• [Recorded data]:
────

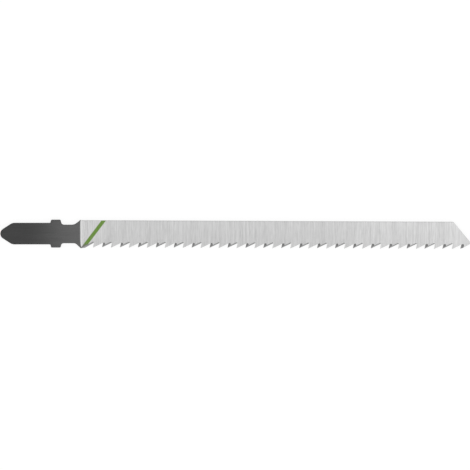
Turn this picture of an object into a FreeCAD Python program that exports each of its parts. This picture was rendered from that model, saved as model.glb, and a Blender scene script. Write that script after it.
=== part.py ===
import FreeCAD, Part
import math
import os

from FreeCAD import Vector

# Lengths are in millimetres and angles in degrees.
# The blade lies on its side: X runs from the shank's nose to the tip, the back
# edge faces +Y and the teeth face -Y. Z is the thickness, upwards.

# The whole blade
TOTAL_LENGTH = 152.0
SHEET_THICKNESS = 1.5

# Shank: its nose, its sides and the two lugs of the T
SHANK_LENGTH = 25.9
SHANK_WIDTH = 6.9
NOSE_RADIUS = 1.8
NOSE_ANGLE = 33.0
NOSE_BLEND_RADIUS = 2.5
LUG_LENGTH = 3.5
LUG_SPAN = 8.95
LUG_END_LEAN = 14.0
LUG_CORNER_RADIUS = 0.3
LUG_ROOT_RADIUS = 0.3
SHANK_EDGE_BREAK = 0.1

# Neck behind the lugs, and the flares that widen it into the shoulder
NECK_LENGTH = 6.25
NECK_BACK_DEPTH = 0.6
NECK_TOOTH_DEPTH = 0.37
NECK_ROOT_RADIUS = 0.9
BACK_FLARE_ANGLE = 38.0
BACK_FLARE_RADIUS = 2.5
TOOTH_FLARE_ANGLE = 44.0
TOOTH_FLARE_RADIUS = 1.5
SHOULDER_RISE = 0.15

# Body: a bar that leans a little to the tooth side, hollow ground on both sides
BODY_LEAN = 0.25
BODY_WIDTH = 8.95
BACK_SHARE = 0.48
HOLLOW_DEPTH = 0.1
HOLLOW_START = 0.12
HOLLOW_RAMP_ANGLE = 25.0
BACK_LAND = 0.3
TOOTH_LAND = 0.5

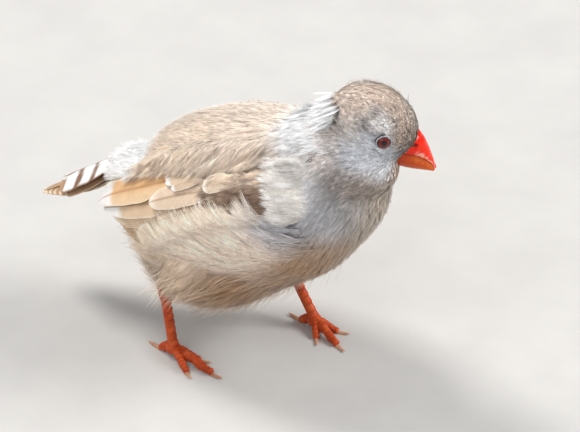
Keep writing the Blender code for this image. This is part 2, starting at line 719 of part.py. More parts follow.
def main():
    clear_scene()
    make_torso()
    make_neck()
    make_head()
    make_bill()
    make_wing("right", -1)
    make_wing("left", 1)
    make_tail()
    make_leg("right", RIGHT_KNEE, RIGHT_ANKLE, RIGHT_FOOT, RIGHT_TOES)
    make_leg("left", LEFT_KNEE, LEFT_ANKLE, LEFT_FOOT, LEFT_TOES)
    centre_on_floor()
    for obj in bpy.data.objects:
        shade(obj)


main()
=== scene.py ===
"""A zebra finch, a pale fawn hen, walking: the looks of the still, life-size model.

Sizes are real millimetres in the body's own frame: +X is the way the body faces, +Y is the
bird's left and +Z is up. to_model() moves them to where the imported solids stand, in metres.
The coat is mesh: each small feather is a web with barbs on both sides of a shaft.
"""

import math

import bmesh
import bpy
import numpy as np
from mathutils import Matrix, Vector


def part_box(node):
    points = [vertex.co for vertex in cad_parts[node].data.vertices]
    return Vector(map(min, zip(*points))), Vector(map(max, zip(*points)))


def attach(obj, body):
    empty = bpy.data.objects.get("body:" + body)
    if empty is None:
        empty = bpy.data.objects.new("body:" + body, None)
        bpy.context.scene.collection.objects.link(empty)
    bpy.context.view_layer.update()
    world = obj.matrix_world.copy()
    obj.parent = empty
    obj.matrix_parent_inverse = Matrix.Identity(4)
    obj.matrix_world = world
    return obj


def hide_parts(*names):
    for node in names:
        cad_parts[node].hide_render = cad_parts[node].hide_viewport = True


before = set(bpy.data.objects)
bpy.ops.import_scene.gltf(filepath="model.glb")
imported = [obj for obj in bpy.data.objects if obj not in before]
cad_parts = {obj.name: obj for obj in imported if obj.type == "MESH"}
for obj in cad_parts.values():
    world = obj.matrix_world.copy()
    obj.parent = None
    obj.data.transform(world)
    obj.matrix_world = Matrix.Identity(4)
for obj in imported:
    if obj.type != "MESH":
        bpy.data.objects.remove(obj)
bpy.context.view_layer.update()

MM = 0.001
random = np.random.default_rng(7)


def axes(yaw=0.0, pitch=0.0, roll=0.0):
    """Columns are forward, left and up. Yaw turns to the left, pitch dips the nose, in degrees."""
    y, p, r = (math.radians(angle) for angle in (yaw, pitch, roll))
    turn = np.array([[math.cos(y), -math.sin(y), 0], [math.sin(y), math.cos(y), 0], [0, 0, 1]])
    dip = np.array([[math.cos(p), 0, math.sin(p)], [0, 1, 0], [-math.sin(p), 0, math.cos(p)]])
    bank = np.array([[1, 0, 0], [0, math.cos(r), -math.sin(r)], [0, math.sin(r), math.cos(r)]])
    return turn @ dip @ bank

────

Exactly and only the lines from the line that contains "make_tail()" through the line that contains "before = set(bpy.data.objects)" are to be repeated as they stand.

• [The completed task]:
    make_tail()
    make_leg("right", RIGHT_KNEE, RIGHT_ANKLE, RIGHT_FOOT, RIGHT_TOES)
    make_leg("left", LEFT_KNEE, LEFT_ANKLE, LEFT_FOOT, LEFT_TOES)
    centre_on_floor()
    for obj in bpy.data.objects:
        shade(obj)


main()
=== scene.py ===
"""A zebra finch, a pale fawn hen, walking: the looks of the still, life-size model.

Sizes are real millimetres in the body's own frame: +X is the way the body faces, +Y is the
bird's left and +Z is up. to_model() moves them to where the imported solids stand, in metres.
The coat is mesh: each small feather is a web with barbs on both sides of a shaft.
"""

import math

import bmesh
import bpy
import numpy as np
from mathutils import Matrix, Vector


def part_box(node):
    points = [vertex.co for vertex in cad_parts[node].data.vertices]
    return Vector(map(min, zip(*points))), Vector(map(max, zip(*points)))


def attach(obj, body):
    empty = bpy.data.objects.get("body:" + body)
    if empty is None:
        empty = bpy.data.objects.new("body:" + body, None)
        bpy.context.scene.collection.objects.link(empty)
    bpy.context.view_layer.update()
    world = obj.matrix_world.copy()
    obj.parent = empty
    obj.matrix_parent_inverse = Matrix.Identity(4)
    obj.matrix_world = world
    return obj


def hide_parts(*names):
    for node in names:
        cad_parts[node].hide_render = cad_parts[node].hide_viewport = True


before = set(bpy.data.objects)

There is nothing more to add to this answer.